Ray Stanford, my first mentor, told me something critical during one of the first conversations we ever had.
He said, “You need only one quality to succeed. You must have discipline.”
I didn’t want to have discipline. I thought discipline meant punishment.
But the truth is discipline is the ability to give yourself a command and then follow it.
Well, it didn’t take long for me to figure out that Ray was right. You will never develop anything of any consequence if you are not disciplined. However, if you are disciplined, you can have anything you seriously want.
This is so basic, it’s so simple, yet it’s so misunderstood. People who make it in life, whether that’s becoming really rich, running a successful business, or living life on their own terms, have all developed the skill of self-discipline.
However, a common misconception about successful people is that they like doing all the things they do.
That is utterly false.
Successful people dislike the same things you do, but they do them anyway. They get up early. They make sure they’re in front of a prospect every morning at 9:00 a.m. They practice or study while others are watching TV.
Why do they do things they dislike?
Because they know that’s the price they have to pay for success. And so, they discipline themselves to do the things they know they should do whether they like it or not.
Several years ago, I read an interview with author John Grisham where he talked about his earliest days of attempting to write that grabbed my attention.
“The alarm clock would go off at 5, and I’d jump in the shower,” he said. “My office was five minutes away. And I had to be at my desk, at my office, with the first cup of coffee, a legal pad – and write the first word at 5:30, five days a week.”
His goal was to write one page every day. If it took ten minutes, so be it. Sometimes he would write for two hours before starting his job as a lawyer.
Grisham said that such a rigorous discipline was one of several “little rituals that were silly and brutal, but very important.”
Practice changes things
I am a very disciplined person. I don’t care if anybody else is working. I don’t care what anyone else is doing. I know what I’ve got to do, and I get it done.
Of course, I wasn’t always like this. I don’t think anyone is born a naturally disciplined person.
So don’t worry if you currently lack discipline.

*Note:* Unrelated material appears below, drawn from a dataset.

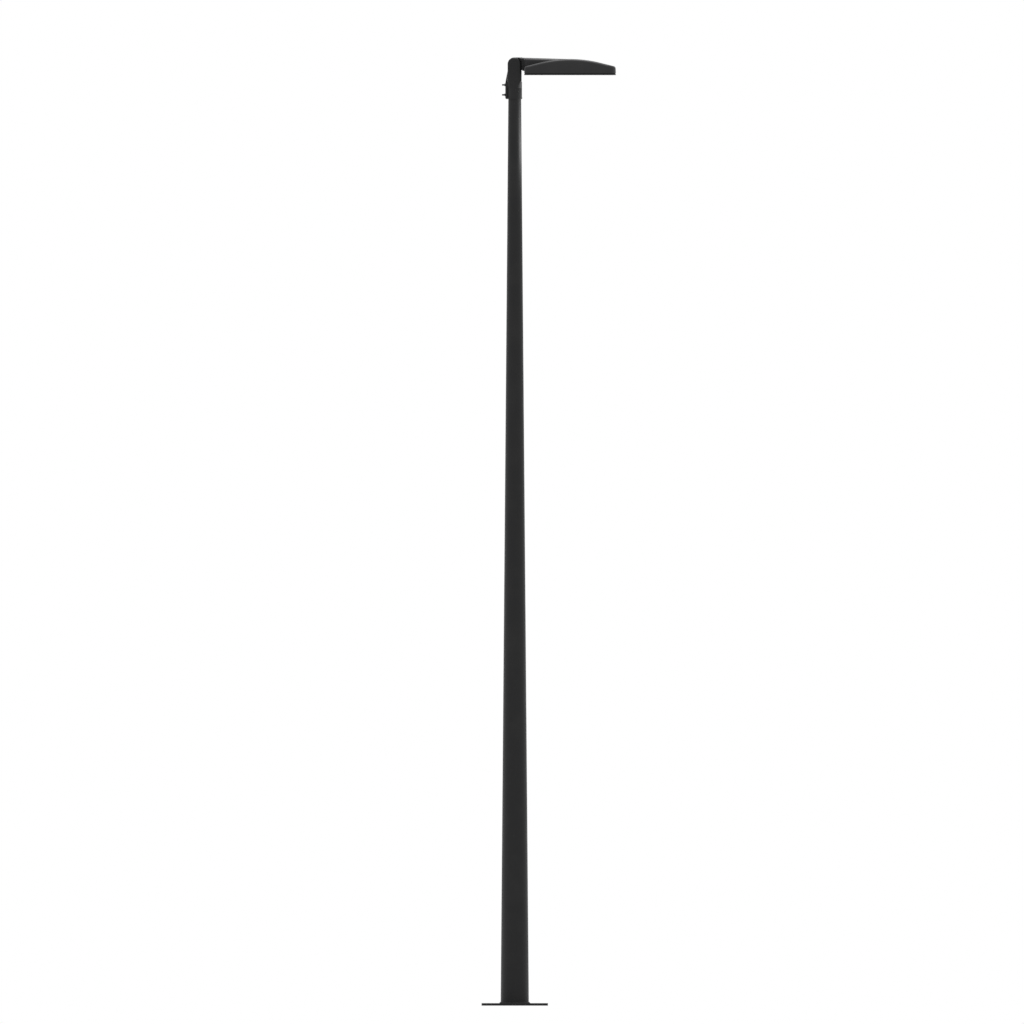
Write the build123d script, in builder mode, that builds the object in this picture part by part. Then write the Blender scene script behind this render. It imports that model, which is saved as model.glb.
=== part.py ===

It’s something you can develop with practice, and the more you practice, the better you’ll become at it.
Here are three things you can do to get started:
1. Understand that if you want something different in life, you must do things differently. Write down what you want, then command yourself to do what you know has to be done to get where you want to go.
2. Realize that if you want something different in life, you’re going to have to do things differently. Then, command yourself to do what you know has to be done.
3. Each day, visualize (and feel) a complete shift by holding the image of being successful at what you want to do. Aid your vision in its unfoldment by reviewing your goal (written in the present tense as if you’ve already achieved it) several times a day.
It’s hardly a secret that keeping yourself disciplined as you work toward a goal is critical. But it is the difference between making it or living with regret. What if I had gotten up earlier? What if I had made more sales appointments each day? What if I had studied more?
It won’t be easy to develop and stay disciplined at first. However, you’ll get stronger and stronger. And then you’ll be able to do what you want, instead of just what you think you can do.